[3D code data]
********

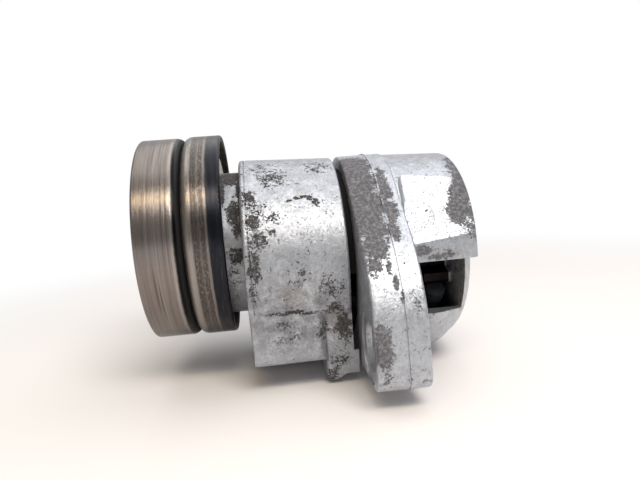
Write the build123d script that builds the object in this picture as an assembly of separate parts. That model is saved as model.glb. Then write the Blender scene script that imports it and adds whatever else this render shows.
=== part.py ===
from build123d import *
import os
from math import cos, pi, radians, sin, sqrt

# A short arm belt tensioner: a die-cast base, a die-cast arm that swings in it against a coil
# spring, and a smooth two-shell pulley on a ball bearing, set off the pivot.
# Millimetres, +X along the pivot axis away from the pulley, +Z up.
# The origin is midway between the two bolt holes, on the face that meets the engine.

# Axes
BOLT_HALF_SPACING = 42.3
PIVOT_Z = 20.2
ECCENTRICITY = 9.7
PULLEY_Z = PIVOT_Z + ECCENTRICITY

# Stations along the axis
PULLEY_FRONT_X = -77.1
PULLEY_WIDTH = 25.1
PULLEY_REAR_X = PULLEY_FRONT_X + PULLEY_WIDTH
SHELL_JOINT_X = PULLEY_FRONT_X + 13.5
NECK_FRONT_X = -53.6
ARM_FRONT_X = -47.1
ARM_REAR_X = -16.9
FLANGE_FRONT_X = -14.7
PARTING_X = -5.8
CAVITY_END_X = 17.9
CUP_END_X = 21.5
HOOD_END_X = 22.4

# Base casting
FLANGE_R = 32.6
FLANGE_DRAFT = 0.8
CUP_R = 32.2
CUP_TAPER = 0.04
CUP_ROUNDING = 8.0
BELLY_DROP = 3.2
BELLY_ROUNDING = 14.0
CAVITY_R = 28.2
LUG_TOP_Z = 9.5
LUG_BOTTOM_Z = -10.4
LUG_FACE_Y = 51.4
LUG_LEAN = 2.3
LUG_TOE_R = 5.0
LUG_LEAVE_ANGLE = 42.2
LUG_SHOULDER = (-36.0, 31.9)
LUG_MIDDLE = (-45.2, 22.4)
LUG_HEEL_Y = -22.0
LUG_ROOT = (-10.0, -8.0)
FLANGE_EDGE_R = 0.6
BEAD_WIDTH = 0.5
BEAD_HEIGHT = 0.3
BOLT_HOLE_R = 5.5
BOLT_HOLE_CHAMFER = 1.4
SPOT_FACE_R = 10.2
SPOT_FACE_DEPTH = 0.6
TUBE_R = 14.0
TUBE_BORE_R = 10.5
WASHER_SEAT_R = 14.6
WASHER_SEAT_DEPTH = 2.2
HOOD_ROUNDING = 2.6
HOOD_FACET_DISTANCE = 29.9
HOOD_FACET_ANGLE = 31.0
HOOD_FACET_START_X = 0.4
HOOD_TOP_ANGLE = 112.0
HOOD_ROOT_RADIUS = 2.4
WINDOW_FRONT_X = 1.9
WINDOW_BOTTOM = -16.5
WINDOW_DEPTH_Y = -17.0

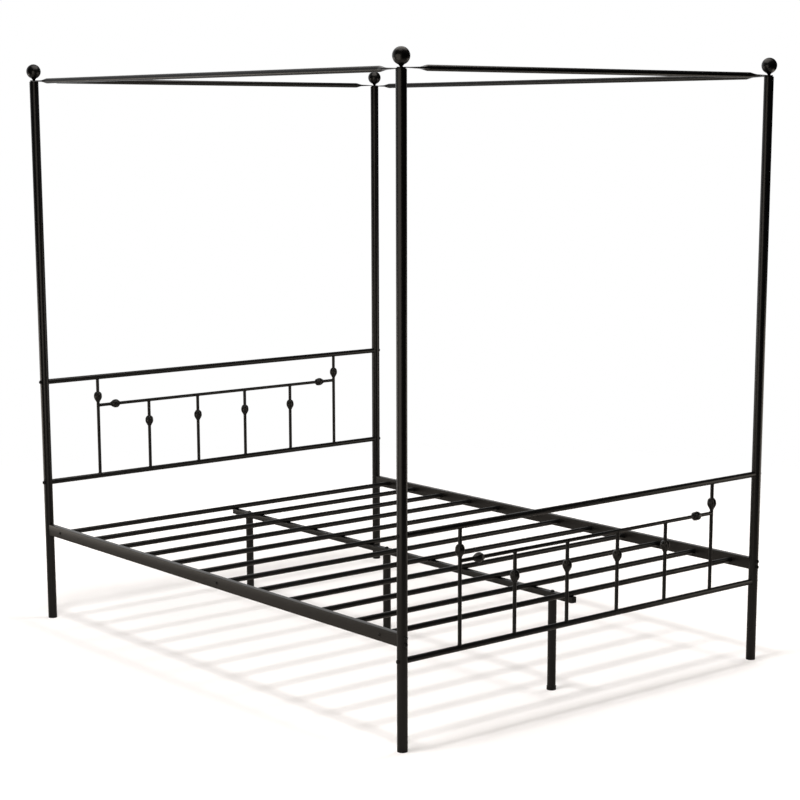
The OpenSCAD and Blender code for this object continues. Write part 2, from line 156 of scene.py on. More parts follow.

********

Word for word, please print every line from the beginning of the records to the line bearing "PULLEY_Z = PIVOT_Z + ECCENTRICITY", counting both ends and stopping there.

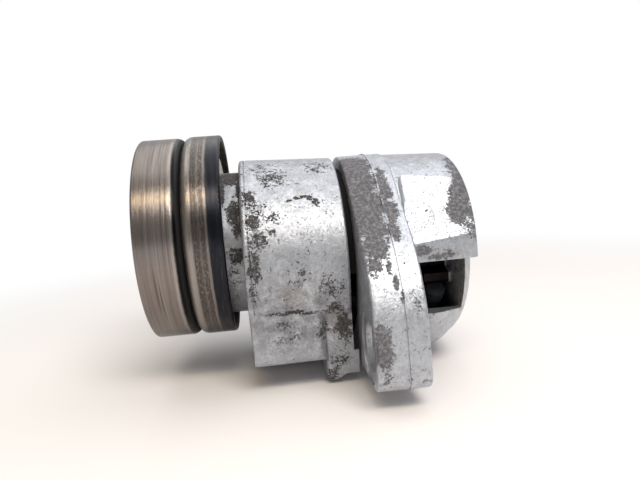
Write the build123d script that builds the object in this picture as an assembly of separate parts. That model is saved as model.glb. Then write the Blender scene script that imports it and adds whatever else this render shows.
=== part.py ===
from build123d import *
import os
from math import cos, pi, radians, sin, sqrt

# A short arm belt tensioner: a die-cast base, a die-cast arm that swings in it against a coil
# spring, and a smooth two-shell pulley on a ball bearing, set off the pivot.
# Millimetres, +X along the pivot axis away from the pulley, +Z up.
# The origin is midway between the two bolt holes, on the face that meets the engine.

# Axes
BOLT_HALF_SPACING = 42.3
PIVOT_Z = 20.2
ECCENTRICITY = 9.7
PULLEY_Z = PIVOT_Z + ECCENTRICITY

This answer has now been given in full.